| WHAT YOU SHOULD DO |
Copy out every line that contains "with".

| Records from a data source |

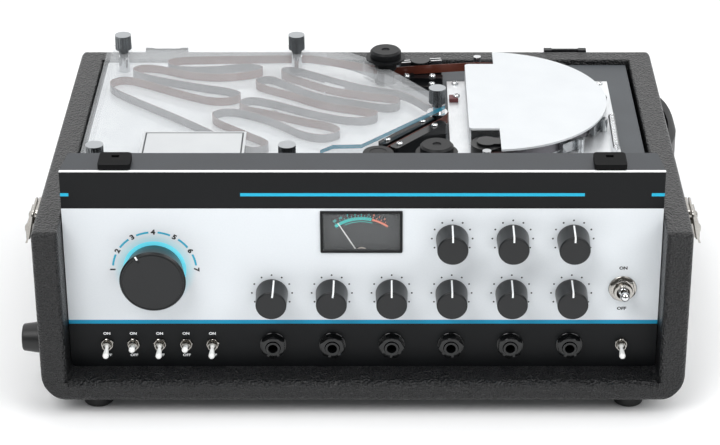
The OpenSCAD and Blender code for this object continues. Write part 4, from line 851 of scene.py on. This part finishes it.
deckScrews = {
    "plate": [(66.0, 86.3, 139.0), (66.3, 57.0, 142.0), (172.0, 86.0, 139.0), (172, -50, 139.0), (66, -56,
        139.0)],
    "bars": [-59.0, -20.0], "barTop": 148.65,
    "erase": [(49.4, 93.2, 142.0), (49.0, 85.9, 139.0), (30.5, 93.2, 142.0)],
    "pads": [(158.0, -38.0, 139.0), (144.5, -38.0, 139.0), (160.0, -46.0, 139.0)],
    "barHalf": 5.35, "barRadius": 2.3,
}
terminalBlock = {"low": (61.0, 53.0, 139.0), "high": (67.5, 60.5, 142.0), "chamfer": 0.4}


# Frame of the guide bars: along the tape from the tank's narrow end to the turning post
def guideFrame():
    (turnX, turnY), (pinX, pinY) = guidePath["turn"], guidePath["pin"]
    run = hypot(pinX - turnX, pinY - turnY)
    angle = atan2(pinY - turnY, pinX - turnX) - asin((guidePath["pinTurn"] + guidePath["turnTurn"]) / run)
    start = (pinX + guidePath["pinTurn"] * sin(angle), pinY - guidePath["pinTurn"] * cos(angle), 0)
    return Matrix.Translation(start) @ Matrix.Rotation(angle, 4, "Z")


# black moulded cap on the turning post, with a ring round a sunk middle
turnCap = {"profile": [(10.4, 151.0), (10.5, 151.6), (10.2, 152.1), (6.2, 152.2), (5.9, 151.9), (4.2, 151.9),
                       (3.9, 152.2),
                       (1.2, 152.2)]}
bracket = {"low": (-30.0, 71.0), "high": (-15.0, 103.0), "z": (138.0, 139.6)}
eyelet = {"profile": [(3.4, 138.0), (3.4, 138.25), (2.9, 138.5), (2.3, 138.5), (2.0, 138.1)],
          "at": [(-66.0, 38.0), (-43.5, 39.5), (-24.5, 87.0)]}


# Bare plate under the tape on the tank's floor
def floorBracket():
    return [block((*bracket["low"], bracket["z"][0]), (*bracket["high"], bracket["z"][1]), 0.3)]


eraseMarks = {"at": (41.7189, 100.359), "turn": 8.90123, "ribs": (4.0, 7.5), "half": 4.08, "middle": 11.5,
              "top": 149.15}


# Bright springs of the erase head's two clips
def eraseClips():
    m = eraseMarks
    spot = Matrix.Translation((*m["at"], 0)) @ Matrix.Rotation(radians(m["turn"]), 4, "Z")
    return [moved(block((side * m["middle"] - m["half"], y - 0.06, m["top"] - 2.95),
                        (side * m["middle"] + m["half"], y + 1.26, m["top"] + 0.06), 0.1), spot)
            for side in (-1, 1) for y in m["ribs"]]


guidePath = {"turn": (10.0, -58.3), "turnTurn": 6.6, "pin": (51.5, 16.0), "pinTurn": 8.0}


def deckParts():
    guide = guideFrame()
    heads = [panScrew(x, y, z, turn=0.5 + 0.7 * i) for i, (x, y, z) in enumerate(deckScrews["plate"])]
    heads += [panScrew(x, y, z, turn=0.3 + 0.9 * i) for i, (x, y, z) in enumerate(deckScrews["erase"])]
    heads += [panScrew(x, y, z, 2.2, 1.1 * i) for i, (x, y, z) in enumerate(deckScrews["pads"])]
    for i, along in enumerate(deckScrews["bars"]):
        for side in (-1, 1):
            spot = guide @ Vector((along, side * deckScrews["barHalf"], deckScrews["barTop"]))
            heads.append(panScrew(*spot, deckScrews["barRadius"], 0.4 + 1.7 * i + side))
    makePiece("deck_screws", meshFrom(heads), materials["chrome"])
    maroon = block(terminalBlock["low"], terminalBlock["high"], terminalBlock["chamfer"])
    makePiece("terminal_block", meshFrom([maroon]), materials["maroon"], smooth=0)
    cap = turned(turnCap["profile"], *guidePath["turn"], segments=64)
    makePiece("turning_post_cap", meshFrom([cap]), materials["blackAbs"])
    makePiece("floor_bracket", meshFrom(floorBracket()), materials["opal"], smooth=0)
    makePiece("floor_eyelets", meshFrom([turned(eyelet["profile"], x, y, segments=40) for x,
                                         y in eyelet["at"]]),
              materials["nickel"])
    makePiece("erase_clips", meshFrom(eraseClips()), materials["chrome"])


deckParts()
print("deck parts made")


label = {"low": (-152.0, -84.0), "high": (-81.0, -27.5), "z": 153.0, "frame": 1.6, "line": 1.1}


# Plain paper label with a printed frame and nothing on it
def tankLabel():
    (x0, y0), (x1, y1) = label["low"], label["high"]
    z, inset, line = label["z"], label["frame"], label["line"]
    paper = block((x0, y0, z), (x1, y1, z + 0.12), 0.02)
    makePiece("tank_label", meshFrom([paper]), materials["paper"], smooth=0)
    a0, b0, a1, b1 = x0 + inset, y0 + inset, x1 - inset, y1 - inset
    bars = [block((a0, b0, z + 0.12), (a1, b0 + line, z + 0.15), 0), block((a0, b1 - line, z + 0.12), (a1, b1,
        z + 0.15), 0),
            block((a0, b0 + line, z + 0.12), (a0 + line, b1 - line, z + 0.15), 0),
            block((a1 - line, b0 + line, z + 0.12), (a1, b1 - line, z + 0.15), 0)]
    makePiece("label_frame", meshFrom(bars), materials["inkGrey"], smooth=0)


tankLabel()
print("label made")


studio = {"floor": "#FAFAFA", "world": "#DADCDE", "worldPower": 0.55, "shade": 0.12, "backdrop": 1.25,
          "key": ((-0.9, -1.5, 2.1), 1.6, 34), "fill": ((1.4, -0.9, 1.5), 1.6, 20), "top": ((0.1, 0.5, 2.2),
              2.0, 26)}


def stageSet():
    mesh = bpy.data.meshes.new("floor")
    mesh.from_pydata([(-8, -8, 0), (8, -8, 0), (8, 8, 0), (-8, 8, 0)], [], [(0, 1, 2, 3)])
    floor = bpy.data.objects.new("floor", mesh)
    material, tree, shader = startMaterial("studio floor", Base_Color=toLinear(studio["floor"]),
                                           Roughness=0.9)
    mesh.materials.append(material)
    bpy.context.scene.collection.objects.link(floor)
    world = bpy.data.worlds.new("studio")
    bpy.context.scene.world = world
    world.use_nodes = True
    tree = world.node_tree
    background = tree.nodes["Background"]
    background.inputs["Color"].default_value = toLinear(studio["world"])
    background.inputs["Strength"].default_value = studio["worldPower"]
    rays = addNode(tree, "ShaderNodeLightPath")
    white = addNode(tree, "ShaderNodeBackground", {"Color": (1, 1, 1, 1), "Strength": 1.0})
    # what polished parts see: a bright backdrop behind and above, a dim room on the camera's side
    way = addNode(tree, "ShaderNodeTexCoord")
    axes = addNode(tree, "ShaderNodeSeparateXYZ", None, {"Vector": way.outputs["Generated"]})
    ramp = addNode(tree, "ShaderNodeMapRange", {"interpolation_type": "SMOOTHSTEP", "From Min": -0.5,
                                                "From Max": 0.6,
                                                "To Min": studio["shade"], "To Max": studio["backdrop"]},
                   {"Value": axes.outputs["Y"]})
    room = addNode(tree, "ShaderNodeBackground", {"Color": (1, 1, 1, 1)},
                   {"Strength": ramp.outputs["Result"]})
    seen = addNode(tree, "ShaderNodeMixShader", None, {0: rays.outputs["Is Glossy Ray"],
                                                       1: background.outputs[0],
                                                       2: room.outputs[0]})
    mix = addNode(tree, "ShaderNodeMixShader", None, {0: rays.outputs["Is Camera Ray"], 1: seen.outputs[0],
                                                      2: white.outputs[0]})
    tree.links.new(mix.outputs[0], tree.nodes["World Output"].inputs["Surface"])
    for name in ("key", "fill", "top"):
        place, size, power = studio[name]
        lamp = bpy.data.lights.new(name, "AREA")
        lamp.shape = "DISK"
        lamp.size = size
        lamp.energy = power
        holder = bpy.data.objects.new(name, lamp)
        holder.location = place
        holder.rotation_euler = (Vector((0, 0, 0.1)) - Vector(place)).to_track_quat("-Z", "Y").to_euler()
        bpy.context.scene.collection.objects.link(holder)
    bpy.context.scene.view_settings.view_transform = "Standard"


stageSet()
print("stage set")
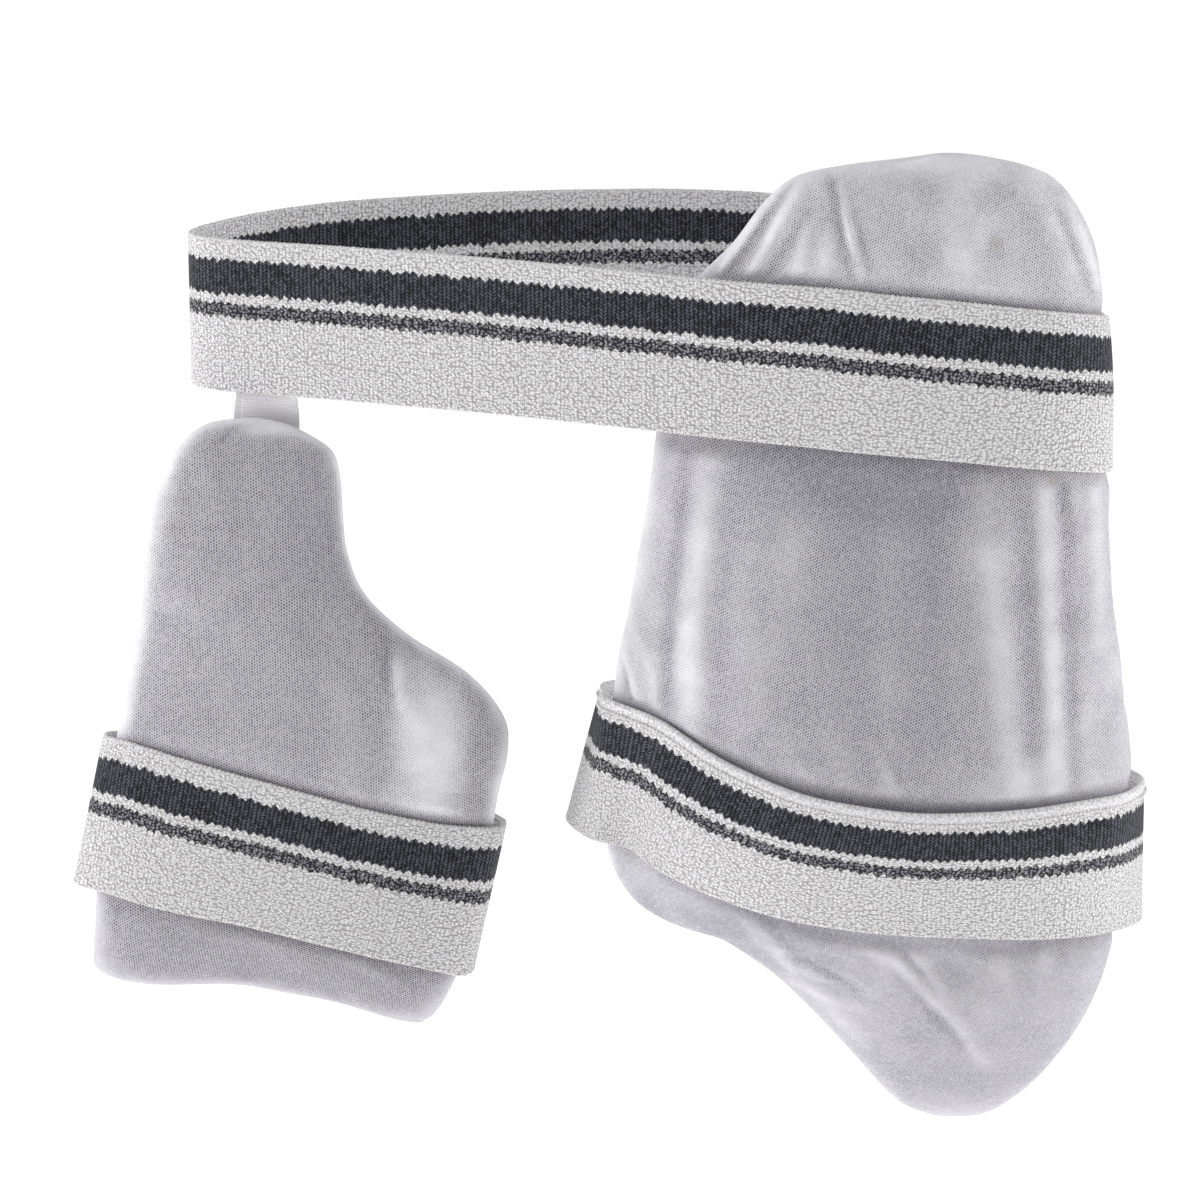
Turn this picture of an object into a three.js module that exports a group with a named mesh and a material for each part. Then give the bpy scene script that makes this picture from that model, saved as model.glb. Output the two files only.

| CORRECT ANSWER |
# black moulded cap on the turning post, with a ring round a sunk middle
# Plain paper label with a printed frame and nothing on it
Turn this picture of an object into a three.js module that exports a group with a named mesh and a material for each part. Then give the bpy scene script that makes this picture from that model, saved as model.glb. Output the two files only.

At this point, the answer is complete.